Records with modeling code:
%%

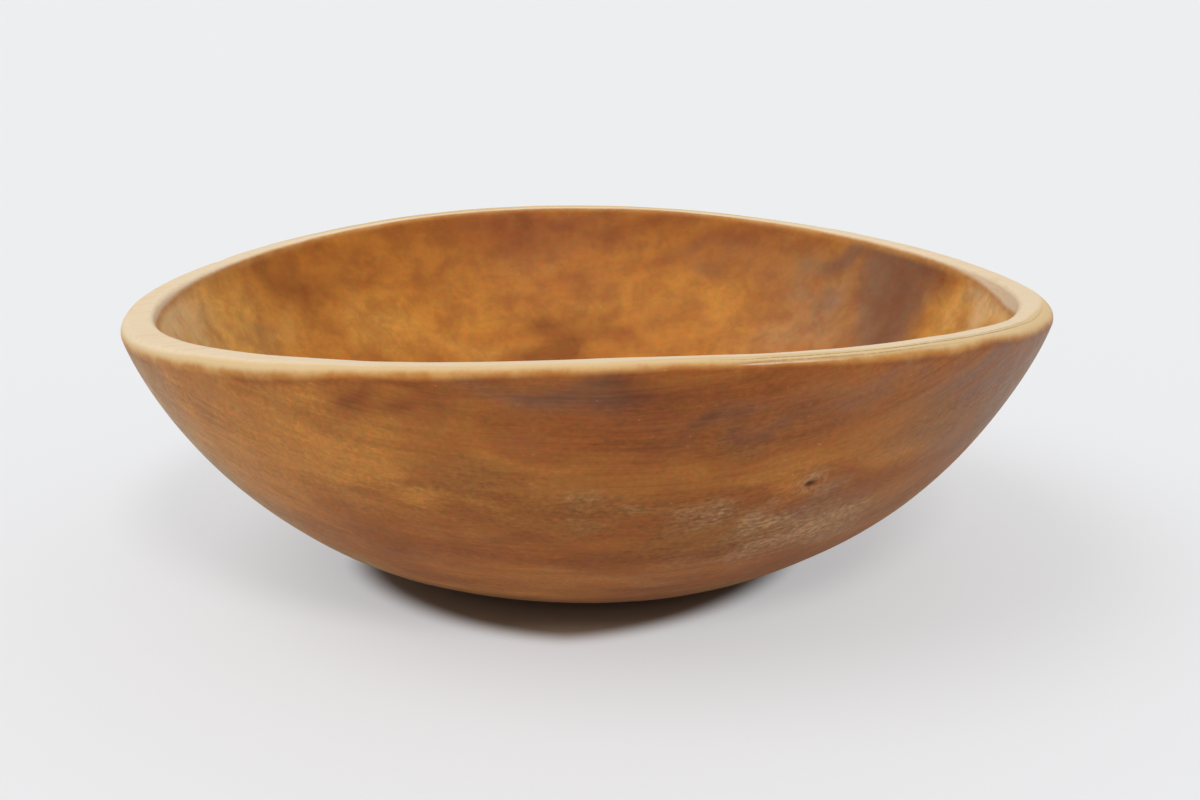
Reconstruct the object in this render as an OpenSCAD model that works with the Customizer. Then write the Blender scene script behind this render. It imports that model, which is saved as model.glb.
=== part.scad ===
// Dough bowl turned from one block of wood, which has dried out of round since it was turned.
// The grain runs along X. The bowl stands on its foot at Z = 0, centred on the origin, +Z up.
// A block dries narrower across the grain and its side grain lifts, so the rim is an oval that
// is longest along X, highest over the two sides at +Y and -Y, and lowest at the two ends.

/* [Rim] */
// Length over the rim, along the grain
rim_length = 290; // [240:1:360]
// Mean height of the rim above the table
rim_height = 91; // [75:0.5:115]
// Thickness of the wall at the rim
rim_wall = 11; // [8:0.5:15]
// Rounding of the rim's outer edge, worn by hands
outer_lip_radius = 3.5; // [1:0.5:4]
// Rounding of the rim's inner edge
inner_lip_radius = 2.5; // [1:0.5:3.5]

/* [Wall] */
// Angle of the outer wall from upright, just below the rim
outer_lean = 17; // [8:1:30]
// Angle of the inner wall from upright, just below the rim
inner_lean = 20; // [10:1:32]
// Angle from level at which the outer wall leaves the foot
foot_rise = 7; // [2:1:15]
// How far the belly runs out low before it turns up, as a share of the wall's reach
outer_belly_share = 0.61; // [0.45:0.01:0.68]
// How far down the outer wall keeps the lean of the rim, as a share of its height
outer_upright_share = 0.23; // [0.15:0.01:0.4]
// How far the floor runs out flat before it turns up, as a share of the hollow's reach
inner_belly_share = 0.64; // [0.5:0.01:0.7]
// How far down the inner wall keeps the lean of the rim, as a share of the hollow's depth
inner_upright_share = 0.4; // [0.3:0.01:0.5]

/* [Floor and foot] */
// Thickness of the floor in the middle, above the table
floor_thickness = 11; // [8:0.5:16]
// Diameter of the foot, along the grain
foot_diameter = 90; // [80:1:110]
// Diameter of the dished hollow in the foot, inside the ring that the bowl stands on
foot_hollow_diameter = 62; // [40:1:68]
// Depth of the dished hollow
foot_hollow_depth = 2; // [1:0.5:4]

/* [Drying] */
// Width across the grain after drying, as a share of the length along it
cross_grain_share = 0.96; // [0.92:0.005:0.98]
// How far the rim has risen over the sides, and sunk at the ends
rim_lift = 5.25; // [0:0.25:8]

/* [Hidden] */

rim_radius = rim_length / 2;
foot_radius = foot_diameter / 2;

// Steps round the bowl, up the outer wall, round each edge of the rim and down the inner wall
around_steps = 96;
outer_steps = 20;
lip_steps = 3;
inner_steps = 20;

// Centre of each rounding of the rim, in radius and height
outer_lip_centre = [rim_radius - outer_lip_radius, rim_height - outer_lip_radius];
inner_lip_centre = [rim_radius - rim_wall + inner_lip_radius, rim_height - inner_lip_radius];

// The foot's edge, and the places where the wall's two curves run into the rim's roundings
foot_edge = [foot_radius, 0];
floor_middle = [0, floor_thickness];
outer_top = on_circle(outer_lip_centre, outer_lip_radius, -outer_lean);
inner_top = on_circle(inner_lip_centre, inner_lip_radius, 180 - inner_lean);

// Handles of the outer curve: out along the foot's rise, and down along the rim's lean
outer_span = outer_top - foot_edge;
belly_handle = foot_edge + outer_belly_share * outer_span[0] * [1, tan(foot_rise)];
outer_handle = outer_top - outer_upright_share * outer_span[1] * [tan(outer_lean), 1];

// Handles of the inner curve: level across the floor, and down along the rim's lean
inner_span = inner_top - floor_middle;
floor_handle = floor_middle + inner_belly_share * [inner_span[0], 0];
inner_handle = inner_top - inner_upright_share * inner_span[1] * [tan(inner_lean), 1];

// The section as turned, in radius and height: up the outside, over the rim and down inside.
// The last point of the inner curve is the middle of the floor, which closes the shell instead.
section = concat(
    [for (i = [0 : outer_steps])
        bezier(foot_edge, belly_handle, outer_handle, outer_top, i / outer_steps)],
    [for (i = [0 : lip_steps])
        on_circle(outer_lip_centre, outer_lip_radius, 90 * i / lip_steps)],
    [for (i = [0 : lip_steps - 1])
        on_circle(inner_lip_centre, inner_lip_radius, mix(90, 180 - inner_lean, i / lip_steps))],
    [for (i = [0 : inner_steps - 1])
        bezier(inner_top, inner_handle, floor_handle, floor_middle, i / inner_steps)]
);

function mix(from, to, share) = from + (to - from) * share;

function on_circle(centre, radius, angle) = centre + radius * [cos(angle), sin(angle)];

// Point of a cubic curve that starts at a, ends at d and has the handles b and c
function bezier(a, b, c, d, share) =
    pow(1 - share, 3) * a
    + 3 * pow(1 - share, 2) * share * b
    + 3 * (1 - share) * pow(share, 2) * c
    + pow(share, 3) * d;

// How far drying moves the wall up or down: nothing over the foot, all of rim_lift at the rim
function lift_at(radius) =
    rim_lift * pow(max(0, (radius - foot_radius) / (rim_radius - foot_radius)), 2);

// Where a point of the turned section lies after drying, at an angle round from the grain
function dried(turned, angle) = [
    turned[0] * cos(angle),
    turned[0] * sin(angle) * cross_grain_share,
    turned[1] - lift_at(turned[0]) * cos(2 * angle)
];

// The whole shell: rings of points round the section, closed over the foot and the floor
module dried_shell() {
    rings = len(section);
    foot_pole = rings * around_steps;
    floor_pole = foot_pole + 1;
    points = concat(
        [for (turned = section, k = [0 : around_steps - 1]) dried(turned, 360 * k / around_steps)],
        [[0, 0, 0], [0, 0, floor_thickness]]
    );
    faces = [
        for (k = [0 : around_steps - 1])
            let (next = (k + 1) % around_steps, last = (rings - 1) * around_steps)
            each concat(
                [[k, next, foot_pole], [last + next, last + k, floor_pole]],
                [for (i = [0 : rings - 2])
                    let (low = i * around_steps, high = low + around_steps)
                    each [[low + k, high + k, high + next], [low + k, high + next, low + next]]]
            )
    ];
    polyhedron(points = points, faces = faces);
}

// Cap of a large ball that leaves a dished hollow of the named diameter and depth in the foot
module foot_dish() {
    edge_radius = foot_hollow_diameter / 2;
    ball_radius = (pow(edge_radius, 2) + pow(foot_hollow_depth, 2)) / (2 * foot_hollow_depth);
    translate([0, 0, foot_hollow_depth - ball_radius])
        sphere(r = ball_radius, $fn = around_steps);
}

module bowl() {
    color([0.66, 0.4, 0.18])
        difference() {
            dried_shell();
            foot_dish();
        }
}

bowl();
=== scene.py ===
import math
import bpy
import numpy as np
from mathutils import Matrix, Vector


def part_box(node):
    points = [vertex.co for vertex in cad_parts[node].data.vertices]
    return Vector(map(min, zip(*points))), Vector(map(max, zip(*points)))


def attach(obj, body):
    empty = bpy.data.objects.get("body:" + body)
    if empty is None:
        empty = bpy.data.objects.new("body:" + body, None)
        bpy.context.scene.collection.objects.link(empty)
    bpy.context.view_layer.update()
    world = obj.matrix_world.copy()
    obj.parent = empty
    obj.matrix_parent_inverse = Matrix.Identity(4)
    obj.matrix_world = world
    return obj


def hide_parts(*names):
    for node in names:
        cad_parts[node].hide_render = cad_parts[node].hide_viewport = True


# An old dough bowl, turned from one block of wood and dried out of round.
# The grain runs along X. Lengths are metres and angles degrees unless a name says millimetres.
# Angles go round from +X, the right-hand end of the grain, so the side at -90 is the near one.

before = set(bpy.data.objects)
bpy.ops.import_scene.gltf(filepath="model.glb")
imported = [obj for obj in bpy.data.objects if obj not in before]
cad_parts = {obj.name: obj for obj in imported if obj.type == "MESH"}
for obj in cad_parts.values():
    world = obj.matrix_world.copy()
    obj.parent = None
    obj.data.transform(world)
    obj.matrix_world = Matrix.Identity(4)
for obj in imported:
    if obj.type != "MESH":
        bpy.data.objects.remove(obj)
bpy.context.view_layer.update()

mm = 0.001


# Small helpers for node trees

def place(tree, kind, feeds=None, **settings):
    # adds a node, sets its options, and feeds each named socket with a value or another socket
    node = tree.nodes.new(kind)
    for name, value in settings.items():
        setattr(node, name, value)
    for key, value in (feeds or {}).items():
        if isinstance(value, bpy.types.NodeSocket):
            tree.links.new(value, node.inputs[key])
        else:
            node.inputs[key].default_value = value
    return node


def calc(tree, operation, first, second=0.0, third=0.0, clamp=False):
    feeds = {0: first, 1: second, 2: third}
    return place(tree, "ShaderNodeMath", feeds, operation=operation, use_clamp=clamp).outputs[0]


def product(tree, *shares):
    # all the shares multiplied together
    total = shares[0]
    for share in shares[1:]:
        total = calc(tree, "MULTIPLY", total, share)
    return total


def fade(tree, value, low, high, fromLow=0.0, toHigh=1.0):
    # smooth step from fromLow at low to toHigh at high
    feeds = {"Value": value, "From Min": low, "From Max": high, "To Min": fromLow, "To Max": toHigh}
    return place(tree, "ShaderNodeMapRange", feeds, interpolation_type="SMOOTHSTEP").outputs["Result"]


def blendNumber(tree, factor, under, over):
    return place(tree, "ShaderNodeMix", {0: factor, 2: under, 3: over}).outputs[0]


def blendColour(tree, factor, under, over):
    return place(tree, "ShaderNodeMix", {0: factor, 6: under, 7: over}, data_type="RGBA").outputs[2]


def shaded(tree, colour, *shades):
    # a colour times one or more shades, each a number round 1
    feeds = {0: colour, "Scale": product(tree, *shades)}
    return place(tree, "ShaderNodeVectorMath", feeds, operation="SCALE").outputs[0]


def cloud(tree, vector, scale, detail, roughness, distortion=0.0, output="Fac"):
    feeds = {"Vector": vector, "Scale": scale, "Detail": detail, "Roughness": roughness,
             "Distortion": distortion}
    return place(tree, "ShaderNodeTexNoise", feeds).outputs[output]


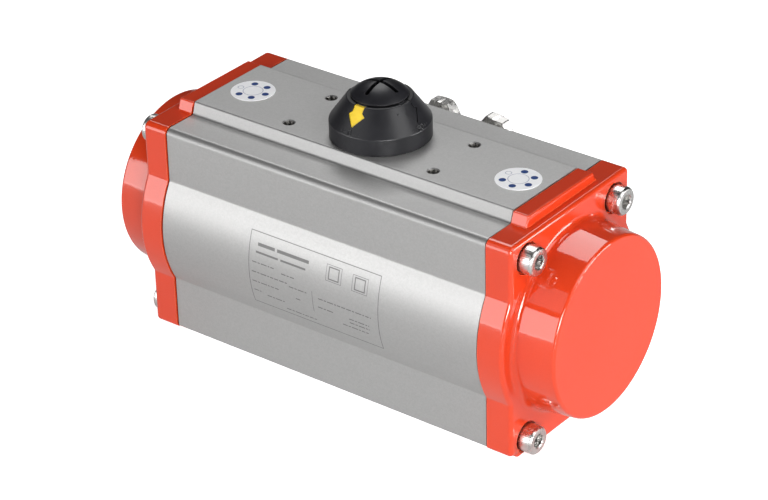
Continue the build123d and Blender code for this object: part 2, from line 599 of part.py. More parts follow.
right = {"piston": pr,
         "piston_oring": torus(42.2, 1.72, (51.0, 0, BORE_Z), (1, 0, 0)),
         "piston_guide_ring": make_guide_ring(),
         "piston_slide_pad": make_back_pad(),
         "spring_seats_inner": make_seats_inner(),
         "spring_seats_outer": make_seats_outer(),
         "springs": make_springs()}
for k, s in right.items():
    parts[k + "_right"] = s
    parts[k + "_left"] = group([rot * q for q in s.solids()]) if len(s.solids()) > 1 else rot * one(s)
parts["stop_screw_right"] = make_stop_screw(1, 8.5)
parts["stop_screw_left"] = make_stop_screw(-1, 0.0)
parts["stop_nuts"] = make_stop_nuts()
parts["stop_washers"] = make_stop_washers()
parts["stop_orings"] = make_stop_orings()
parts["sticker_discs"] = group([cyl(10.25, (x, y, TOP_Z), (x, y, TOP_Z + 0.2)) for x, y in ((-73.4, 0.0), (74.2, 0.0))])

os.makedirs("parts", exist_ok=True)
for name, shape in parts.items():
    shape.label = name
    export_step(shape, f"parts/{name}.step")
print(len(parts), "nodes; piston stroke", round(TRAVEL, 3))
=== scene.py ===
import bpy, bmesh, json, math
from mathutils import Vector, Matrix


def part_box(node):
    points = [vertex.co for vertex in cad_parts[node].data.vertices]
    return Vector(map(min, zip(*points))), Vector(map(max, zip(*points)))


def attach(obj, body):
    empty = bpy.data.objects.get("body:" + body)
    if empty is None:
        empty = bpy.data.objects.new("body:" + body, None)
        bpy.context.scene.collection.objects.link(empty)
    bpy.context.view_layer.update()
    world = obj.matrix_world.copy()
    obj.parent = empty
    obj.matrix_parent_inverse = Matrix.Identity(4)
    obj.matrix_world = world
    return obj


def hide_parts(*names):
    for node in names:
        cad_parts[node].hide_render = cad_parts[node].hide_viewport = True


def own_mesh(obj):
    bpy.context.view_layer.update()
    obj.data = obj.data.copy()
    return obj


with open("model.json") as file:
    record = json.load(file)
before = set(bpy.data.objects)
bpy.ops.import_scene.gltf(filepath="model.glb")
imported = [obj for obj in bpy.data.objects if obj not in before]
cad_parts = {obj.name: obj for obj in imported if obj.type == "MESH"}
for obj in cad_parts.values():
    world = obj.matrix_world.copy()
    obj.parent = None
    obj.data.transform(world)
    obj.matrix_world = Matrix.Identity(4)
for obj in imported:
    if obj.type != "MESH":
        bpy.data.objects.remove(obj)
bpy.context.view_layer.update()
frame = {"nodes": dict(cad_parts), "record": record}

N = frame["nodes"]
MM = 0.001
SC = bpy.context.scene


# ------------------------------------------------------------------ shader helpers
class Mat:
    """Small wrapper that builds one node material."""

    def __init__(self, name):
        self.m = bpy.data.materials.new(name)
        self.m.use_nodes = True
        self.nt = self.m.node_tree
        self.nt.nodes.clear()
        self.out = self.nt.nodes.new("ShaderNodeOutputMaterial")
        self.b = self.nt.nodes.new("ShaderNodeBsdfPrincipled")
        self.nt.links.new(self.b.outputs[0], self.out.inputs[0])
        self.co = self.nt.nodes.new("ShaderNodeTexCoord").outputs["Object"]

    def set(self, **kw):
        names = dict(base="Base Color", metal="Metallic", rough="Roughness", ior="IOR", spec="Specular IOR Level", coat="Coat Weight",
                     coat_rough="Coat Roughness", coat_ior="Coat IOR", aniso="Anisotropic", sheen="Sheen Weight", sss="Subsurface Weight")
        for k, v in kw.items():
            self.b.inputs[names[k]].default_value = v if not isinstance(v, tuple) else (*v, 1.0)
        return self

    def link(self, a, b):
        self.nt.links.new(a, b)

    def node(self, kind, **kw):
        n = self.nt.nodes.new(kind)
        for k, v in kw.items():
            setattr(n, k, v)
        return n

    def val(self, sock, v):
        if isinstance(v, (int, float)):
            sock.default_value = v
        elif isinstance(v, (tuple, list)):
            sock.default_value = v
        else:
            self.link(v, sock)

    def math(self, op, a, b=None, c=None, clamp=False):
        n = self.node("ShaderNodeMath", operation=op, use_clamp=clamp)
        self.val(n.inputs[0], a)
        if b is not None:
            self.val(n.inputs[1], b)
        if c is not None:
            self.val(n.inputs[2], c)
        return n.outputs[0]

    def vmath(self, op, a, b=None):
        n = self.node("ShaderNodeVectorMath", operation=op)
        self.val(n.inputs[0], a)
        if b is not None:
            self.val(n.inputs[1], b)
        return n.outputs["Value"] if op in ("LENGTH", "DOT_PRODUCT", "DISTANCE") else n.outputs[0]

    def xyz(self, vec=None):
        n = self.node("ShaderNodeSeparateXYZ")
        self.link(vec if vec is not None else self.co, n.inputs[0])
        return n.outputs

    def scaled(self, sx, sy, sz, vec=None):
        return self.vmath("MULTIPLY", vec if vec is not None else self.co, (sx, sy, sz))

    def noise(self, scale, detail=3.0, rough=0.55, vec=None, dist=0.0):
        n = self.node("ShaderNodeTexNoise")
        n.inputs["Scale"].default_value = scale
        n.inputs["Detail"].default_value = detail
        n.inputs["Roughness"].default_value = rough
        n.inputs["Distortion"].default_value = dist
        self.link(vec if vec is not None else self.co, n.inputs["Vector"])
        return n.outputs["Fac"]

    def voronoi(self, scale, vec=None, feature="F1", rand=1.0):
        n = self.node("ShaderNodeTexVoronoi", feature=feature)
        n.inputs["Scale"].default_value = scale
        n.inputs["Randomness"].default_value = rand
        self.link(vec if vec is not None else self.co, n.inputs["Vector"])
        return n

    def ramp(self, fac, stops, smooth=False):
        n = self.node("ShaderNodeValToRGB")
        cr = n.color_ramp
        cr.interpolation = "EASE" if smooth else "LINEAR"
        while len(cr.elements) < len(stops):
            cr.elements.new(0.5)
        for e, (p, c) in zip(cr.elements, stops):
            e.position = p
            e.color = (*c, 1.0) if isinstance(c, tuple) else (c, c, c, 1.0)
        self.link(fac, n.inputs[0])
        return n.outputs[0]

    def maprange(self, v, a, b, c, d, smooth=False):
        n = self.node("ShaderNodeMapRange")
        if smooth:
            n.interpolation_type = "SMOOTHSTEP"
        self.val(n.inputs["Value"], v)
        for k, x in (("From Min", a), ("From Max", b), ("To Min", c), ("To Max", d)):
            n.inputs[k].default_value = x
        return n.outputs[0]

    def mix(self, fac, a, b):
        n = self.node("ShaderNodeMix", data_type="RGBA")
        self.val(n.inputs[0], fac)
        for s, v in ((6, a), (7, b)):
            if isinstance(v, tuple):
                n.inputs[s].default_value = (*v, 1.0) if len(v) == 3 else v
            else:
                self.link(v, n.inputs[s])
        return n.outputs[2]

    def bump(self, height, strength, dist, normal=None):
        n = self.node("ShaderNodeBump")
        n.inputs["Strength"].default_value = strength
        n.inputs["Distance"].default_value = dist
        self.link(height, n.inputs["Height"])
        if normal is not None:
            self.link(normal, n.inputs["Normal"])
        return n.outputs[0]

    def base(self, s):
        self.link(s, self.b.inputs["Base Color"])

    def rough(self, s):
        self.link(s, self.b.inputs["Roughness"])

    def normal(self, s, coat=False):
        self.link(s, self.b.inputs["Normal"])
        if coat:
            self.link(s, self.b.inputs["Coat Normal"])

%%

(Your task)
Repeat, exactly as they stand above, the lines from the line with "rot * one(s)" to the line with "obj.data = obj.data.copy()", both lines included.

(Finished task)
    parts[k + "_left"] = group([rot * q for q in s.solids()]) if len(s.solids()) > 1 else rot * one(s)
parts["stop_screw_right"] = make_stop_screw(1, 8.5)
parts["stop_screw_left"] = make_stop_screw(-1, 0.0)
parts["stop_nuts"] = make_stop_nuts()
parts["stop_washers"] = make_stop_washers()
parts["stop_orings"] = make_stop_orings()
parts["sticker_discs"] = group([cyl(10.25, (x, y, TOP_Z), (x, y, TOP_Z + 0.2)) for x, y in ((-73.4, 0.0), (74.2, 0.0))])

os.makedirs("parts", exist_ok=True)
for name, shape in parts.items():
    shape.label = name
    export_step(shape, f"parts/{name}.step")
print(len(parts), "nodes; piston stroke", round(TRAVEL, 3))
=== scene.py ===
import bpy, bmesh, json, math
from mathutils import Vector, Matrix


def part_box(node):
    points = [vertex.co for vertex in cad_parts[node].data.vertices]
    return Vector(map(min, zip(*points))), Vector(map(max, zip(*points)))


def attach(obj, body):
    empty = bpy.data.objects.get("body:" + body)
    if empty is None:
        empty = bpy.data.objects.new("body:" + body, None)
        bpy.context.scene.collection.objects.link(empty)
    bpy.context.view_layer.update()
    world = obj.matrix_world.copy()
    obj.parent = empty
    obj.matrix_parent_inverse = Matrix.Identity(4)
    obj.matrix_world = world
    return obj


def hide_parts(*names):
    for node in names:
        cad_parts[node].hide_render = cad_parts[node].hide_viewport = True


def own_mesh(obj):
    bpy.context.view_layer.update()
    obj.data = obj.data.copy()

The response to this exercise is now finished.